ThaGenre: Nonfiction – History
Star Rating: 4 out of 5 stars
Plot Summary From Goodreads: Heiresses: surely they are among the luckiest women on earth. Are they not to be envied, with their private jets and Chanel wardrobes and endless funds? Yet all too often those gilded lives have been beset with trauma and despair. Before the 20th century a wife’s inheritance was the property of her husband, making her vulnerable to kidnap, forced marriages, even confinement in an asylum. And in modern times, heiresses fell victim to fortune-hunters who squandered their millions.Heiresses tells the stories of these million dollar babies: Mary Davies, who inherited London’s most valuable real estate, and was bartered from the age of twelve; Consuelo Vanderbilt, the original American “Dollar Heiress”, forced into a loveless marriage; Barbara Hutton, the Woolworth heiress who married seven times and died almost penniless; and Patty Hearst, heiress to a newspaper fortune who was arrested for terrorism. However, there are also stories of independence and achievement: Angela Burdett-Coutts, who became one of the greatest philanthropists of Victorian England; Nancy Cunard, who lived off her mother’s fortune and became a pioneer of the civil rights movement; and Daisy Fellowes, elegant linchpin of interwar high society and noted fashion editor. Heiresses is about the lives of the rich, who—as F. Scott Fitzgerald said—are ‘different’. But it is also a bigger story about how all women fought their way to equality, and sometimes even found autonomy and fulfillment.

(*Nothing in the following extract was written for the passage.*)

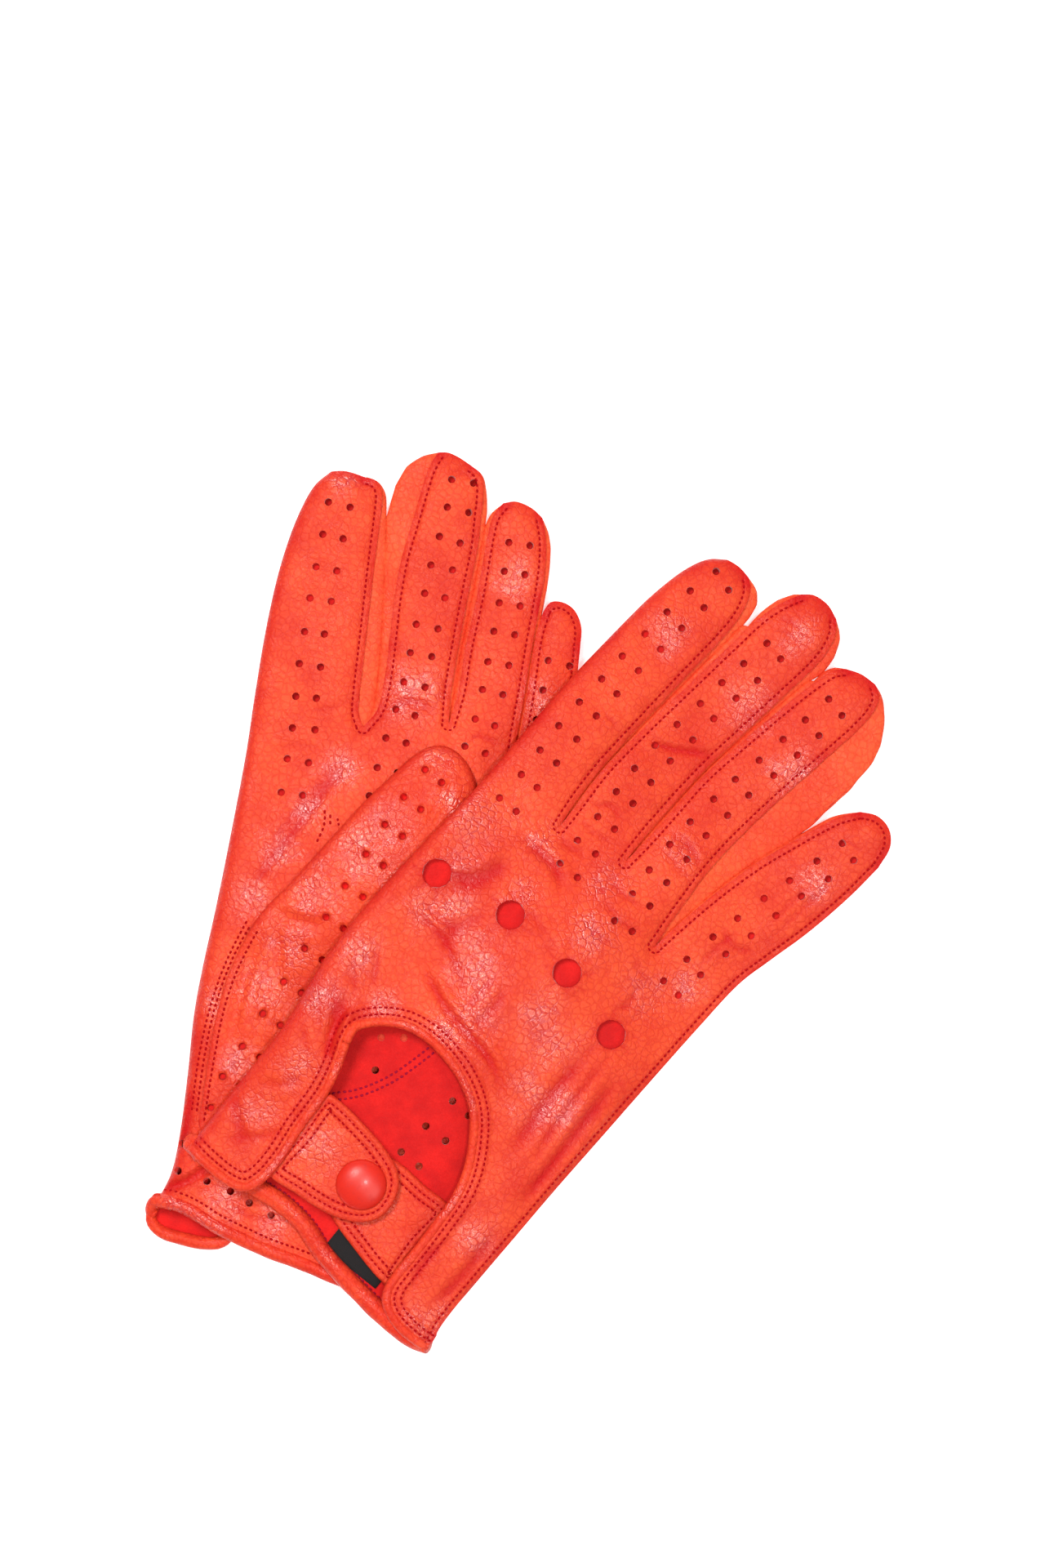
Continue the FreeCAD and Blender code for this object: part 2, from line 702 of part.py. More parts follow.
def build_glove(side):
    back, binding = back_panel_and_binding(side)
    hand = [back, palm_panel(side), binding] + wrist_hems(side) + wrist_fittings(side)
    for piece in hand:
        piece.Placement = hand_place(side)
    pieces = hand + [thumb_gusset(side)] + strap_pieces(side) + thumb_pieces(side)
    for finger in FINGERS:
        pieces += finger_pieces(side, finger)
    return pieces


def check(pieces):
    """Stops before anything is written if an object failed or a piece isn't a sound solid."""
    DOC.recompute()
    for thing in DOC.Objects:
        if "Invalid" in thing.State or "Error" in thing.State:
            raise RuntimeError(f"{thing.Label} failed: {thing.State}")
    for piece in pieces:
        shape = piece.Shape
        if shape.isNull() or not shape.isValid() or not shape.Solids:
            raise RuntimeError(f"{piece.Label} isn't a valid solid")


def main():
    fill_sheet()
    pieces = [piece for side in SIDES for piece in build_glove(side)]
    check(pieces)
    os.makedirs(OUT, exist_ok=True)
    bounds = FreeCAD.BoundBox()
    for piece in pieces:
        bounds.add(piece.Shape.BoundBox)
        piece.Shape.exportStep(f"{OUT}/{piece.Label}.step")
    print(len(pieces), "pieces,", bounds)


main()
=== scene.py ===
"""A pair of red leather driving gloves, for Blender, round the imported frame.

Each glove is drawn in its own frame, in millimetres: u runs across the hand towards the little finger, v
runs up to the fingertips, and z is up from what the glove lies on. Glove.place() carries that frame to the
row frame, in metres.
"""
import json
import math

import bpy
import numpy as np
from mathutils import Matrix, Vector
from mathutils.geometry import delaunay_2d_cdt
from mathutils.kdtree import KDTree


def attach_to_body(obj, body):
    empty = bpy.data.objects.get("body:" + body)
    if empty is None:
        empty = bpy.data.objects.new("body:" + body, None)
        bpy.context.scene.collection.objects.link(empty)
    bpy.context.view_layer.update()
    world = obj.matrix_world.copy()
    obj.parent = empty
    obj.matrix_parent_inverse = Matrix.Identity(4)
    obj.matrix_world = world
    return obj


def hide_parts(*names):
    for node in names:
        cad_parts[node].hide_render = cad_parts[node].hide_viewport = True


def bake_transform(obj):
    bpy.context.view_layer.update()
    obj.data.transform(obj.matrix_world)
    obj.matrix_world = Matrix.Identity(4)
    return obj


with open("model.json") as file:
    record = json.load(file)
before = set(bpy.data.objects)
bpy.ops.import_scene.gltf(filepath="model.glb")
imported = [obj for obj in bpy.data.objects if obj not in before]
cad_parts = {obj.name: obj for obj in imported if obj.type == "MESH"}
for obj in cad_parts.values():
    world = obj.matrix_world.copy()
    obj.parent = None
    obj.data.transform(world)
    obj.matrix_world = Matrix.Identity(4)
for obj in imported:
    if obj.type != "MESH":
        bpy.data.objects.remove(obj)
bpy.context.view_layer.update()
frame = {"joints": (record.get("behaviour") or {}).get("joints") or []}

JOINTS = {joint["child"]: joint for joint in frame["joints"]}
FINGERS = ("index", "middle", "ring", "little")

LEATHER = 0.85              # thickness of the faces
LINING = 0.6                # thickness of the fourchettes
TAB_THICKNESS = 1.5
UPPER_GRID = 1.15           # size of the triangles in an upper face
LOWER_GRID = 1.7            # the same, in a lower face
FLOOR = 0.1                 # a lower face comes no nearer than this to what it lies on
ROLL = 1.3                  # radius of a bound edge
SEAM_INSET = 1.65           # from the edge of a face to its stitches
BINDING_ROWS = (1.9, 3.6)   # from the edge of the back's opening to its stitches
TAB_ROWS = (1.9, 3.7)       # from the edge of a tab to its stitches
HEM_ROW = 3.4               # from the edge of the palm's wrist to its stitches
STITCH_PITCH = 1.45
STITCH_SHARE = 0.6          # of the pitch that a stitch takes up
STITCH_RADIUS = 0.29
STITCH_LIFT = 0.05          # of a stitch's middle above the leather
FINGER_BEND = (-5, 7)       # where a finger's bend starts and ends, along it from the hinge
THUMB_BEND = (-9, 12)
THUMB_BEARING = math.radians(25)
FINGER_ROOT = -6            # where a finger's own piece starts, along it from the hinge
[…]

Thank you to NetGalley and St. Martin’s Press for this advance reader’s copy, provided in exchange for my unbiased review. (I reviewed the audiobook version of this title for this review.)
I found this book on Heiresses from the mid 17th century through the 20th to be an approachable, interesting book filled with solid research and loads of detail. I was pleasantly surprised that the author went back into the 17th century to begin tracing the history of young women who, in many cases, were handicapped by their inheritances. Certainly the three women who begin this book did not have good outcomes despite being of marriageable age and in possession of a certain level of fortune. I also thought I knew the stories about many of the American heiresses who wound up marrying British aristocracy in the late 1900s and into the early 20th century, but the author fleshed out their stories as well, providing an interesting look at changing morals, inheritance laws, and how the rich chose to spend that money as history moved into the 20th century. While many of the stories of these “poor little rich girls” are just that – sad tales about how things could have (or should have) been different for these women of priviledge, it was interesting to see the stories of the few heiresses who did not exhibit a lifetime self-destructive behavior told over and over again.
I therefore particularly appreciated the Epilogue, which focuses on Angela Georgina Burdett-Coutts, one of the few heiresses of the 19th century who appears to have had a good head on her shoulders. A friend of Charles Dickens, she funded a home for “fallen women”, at a time when a lady of quality supposedly should not have even been aware of such things. She focused on attempting to use her money to alleviate suffering and need in all parts of the world – from building two churches, to African missions, the education of the poor in Britain, to watering fountains and troughs for animals in London. (I am putting this lady on my short-list for interesting people in history to invite to dinner.)
My one criticism of the book is that there are a LOT of characters and I sometimes had trouble keeping up with the list, particularly since many in the 20th century had a given name of Lady So-and-So, and then went by a pet name that was completely different. I think I would have had an easier time keeping track if I had read the book in print, but did enjoy the author’s reading of her own work in the audiobook version I reviewed.
I found this a fascinating glimpse into a lifestyle that seems fairy-tale princess in many aspects, but which had a bleak and often sad ending for these women who inherited monetary wealth but not, it would seem, much in the way of personal self-worth or familial love and support. I am interested in picking up this author’s title on the Mitford Sisters (who are mentioned in this book as well) as I suspect she will do a wonderful job bringing them to life as well.